A Bercy, on s’occupe effectivement de donner un coup de main aux boîtes qui traversent une mauvaise passe, mais on le fait depuis le début des années 1980 via le Ciri (Comité interministériel de restructuration industrielle) pour les entreprises de plus de 400 salariés et cette structure d’aide à la restructuration ou d’assistance à la négociation de crédit bancaire a même traité quelque 400 dossiers à des titres divers au cours des trois dernières années.

On le fait aussi via la Médiation inter-entreprises, mise en place sous Sarkozy (argh!) et qui aide les donneurs d’ordres et les sous-traitants en conflit à se reparler comme au temps de leur première rencontre pour éviter un divorce. Depuis 2010, 227.000 entreprises y ont fait appel et 8 dossiers sur 10 ont pu être réglés positivement.

Privé de dessert!

La nouveauté, c’est effectivement la mise en place de ce réseau de commissaires au Redressement productif et d’une cellule du cabinet s’intéressant aux PME de moins de 400 salariés. Entre ces différents dispositifs, une centaine de dossiers (les «91» ont fait des petits pendant le week-end) ont bel et bien été gérés depuis l’arrivée de Montebourg à Bercy, mais disons que c’est un peu business as usual et qu’une boîte pour laquelle on passe un coup de fil ou dans les malheurs de laquelle on se plonge pour de bon, c’est un dossier «traité».

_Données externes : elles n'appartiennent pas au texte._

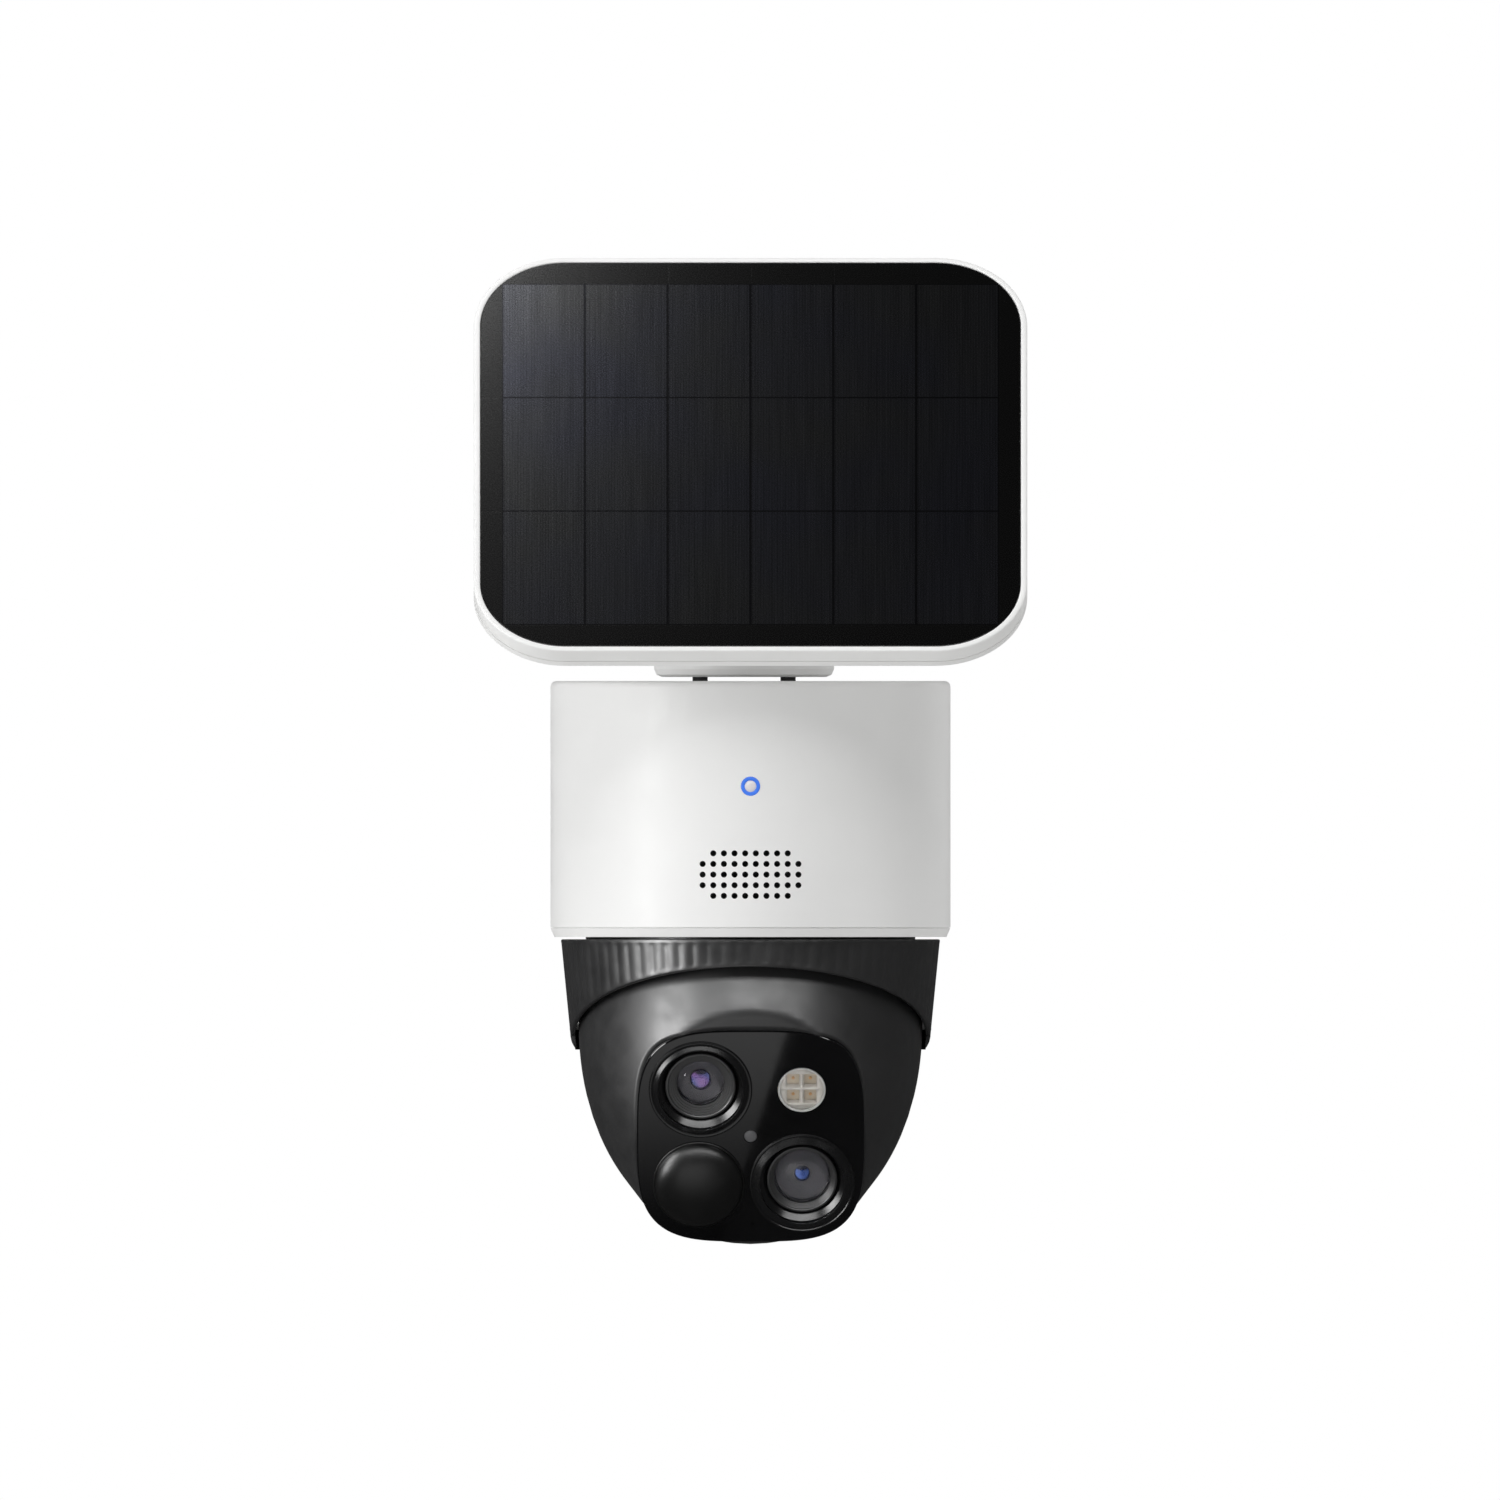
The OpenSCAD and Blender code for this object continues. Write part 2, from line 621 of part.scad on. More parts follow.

Ah, et pour l’anonymat des entreprises concernées, «il se justifie, m’explique Jean-Claude Palu, le médiateur délégué au cours de la réunion inter-services que l’on m’autorise à suivre pour me prouver que ce n’est pas du bidon, par la nécessité de ne pas provoquer un délit d’initié si l’entreprise est cotée, ou de ne pas trop lui faire de mauvaise publicité si elle ne l’est pas». Dont acte.

Lorsque Marianne Zalc-Muller nous raccompagne, la journaliste de Libé qui se trouvait là pour les mêmes raisons et moi, vers son bureau après la réunion, elle est toujours un peu en colère (les médiateurs, qui ont le sens de l’humour, ont même proposé de nous aider à renouer mais elle n’était très pas réceptive). Du coup, elle décide de me punir:

«Vous savez quoi, votre collègue de Libé, je vais lui envoyer la liste des entreprises et des emplois concernés par mail, mais pas à vous parce que vous ne vous comportez pas comme il faut. Vous, vous pouvez juste jeter un coup d’œil sur mon écran parce que je ne vous fais pas confiance

Vraiment pas cool, la responsable de la com'. Je me demande si l’interview de Montebourg qu’elle m’a vaguement promis d’organiser va se faire. Franchement, j’ai un doute.